Whatever method you adopt, you need to apply it to all the trucks or carriages in the train. In practice, if you are to use your rolling stock efficiently, each company should fit the same system to all its vehicles. And if rolling stock was to move freely between the networks of different corporations, all companies needed to adhere to the same standard. Compatibility didn’t matter so much for passenger transport, where firms mostly operated their own trains on their own track. But it mattered a great deal for freight, where you hoped to be able to ship a truck from one side of the United States to the other without unloading and reloading it along the way.

The position of the Burlington railroad became critical. Burlington, which operated lines out of Chicago, was important in its own right. The opening up of the prairies had been one of the great achievements of the railway age. But Burlington was also the gateway between the eastern and western states. Once Westinghouse had persuaded Burlington to adopt his air brake system, success was assured. After a series of demonstrations throughout the United States, Westinghouse air brakes were adopted almost universally. Vacuum brakes – which some thought superior – lost the standards war.

IBM was to Bill Gates what the Burlington railroad was to Westinghouse. IBM’s sponsorship of MS-DOS promoted it as effectively in the personal computer world as Burlington’s adoption of the Westinghouse system did in the American railroad industry. The copyrights that protect the Microsoft operating system correspond to the coupling patents that enabled Westinghouse to defend his system against imitators. Vacuum braking was the nineteenth-century analogue of the Apple Mac. Its followers were passionate devotees, but they were inevitably a shrinking minority.

The Westinghouse and Microsoft cases are unusual events in business history. Both markets were bound to produce a dominant standard because of the need for compatibility. All American railroads wanted compatible rolling stock. All personal computer users want the operating system for which the most software is written. The winners happened to be Westinghouse brake and MS-DOS. It didn’t have to be them, but if central braking systems and personal computing were to take off someone would inevitably achieve market dominance..

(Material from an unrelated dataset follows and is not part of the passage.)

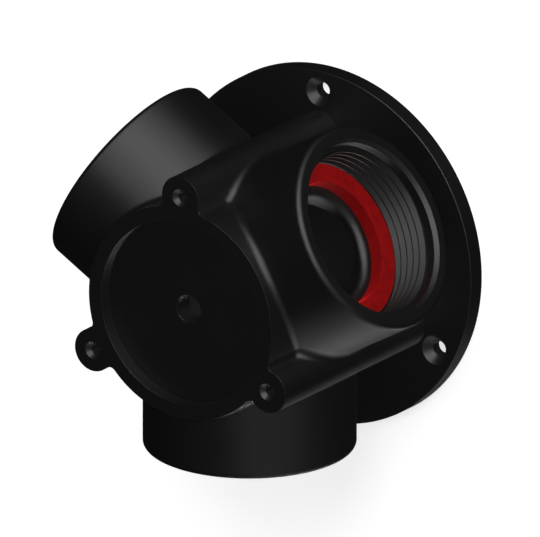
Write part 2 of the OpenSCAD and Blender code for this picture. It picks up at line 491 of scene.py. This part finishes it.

There are compatibility standards in many markets. Many standards are common property – the 4’8½” railroad gauge was an even more important compatibility standard than the common braking system, but the spacing of the rails was not something anyone could own. Some standards are determined by government regulation – such as the size and number of lines on a television picture. Most proprietary standards are freely licensed, and successful only because they are. VHS beat Sony’s Betamax video recorder, and Visa credit cards are more widely used than Amex, because JVC and Visa encourage other users whereas Sony and American Express sought to maintain control of the standard for themselves.

The nearly unique achievement of first George Westinghouse and then Bill Gates was to establish a universal standard while maintaining tight proprietary control. For each of them, the result was not only a huge personal fortune, but the opportunity to create a firm which provided a platform for expansion into other markets. But that expansion carried risks and dangers.

Building a market position around a standard is possible only very rarely. Westinghouse hoped to replicate his success with brakes by achieving dominance in the supply of signalling equipment to US railroads. He failed. Signals are fundamentally different from brakes. There are standards in signals, of course – it really does matter that everyone knows that red means stop and green means go and that there aren’t places where it is the other way round. But no-one owns, or can own, that standard.

There is no need for a common standard in signal operation. You could use different designs of signal along the same line, and railroads did. They were free to pick the best signal. Or what their engineers, an idiosyncratic lot, thought was the best signal. It was not like brakes, where you were forced to choose the one that everyone else had chosen.

And that poses an issue for Bill Gates, or anyone else planning to invest in the next generation of information technology. Are you selling a brake, or a signal? For brakes compatibility is more important than excellence, and market dominance is inevitable – not necessarily for the best product, but for the product that captures IBM or the Burlington railroad. For signals your own assessment of product quality guides your decision, and it matters little whether or not others have made the same decision. In the market for brakes, any common standards will be firmly entrenched. In a market for signals, a better product can quickly displace an established one.

There are a few brakes in the new world. But there are more signals. So be sure to know which you are dealing with. George Westinghouse ultimately overstretched himself and lost control of the empire he had built.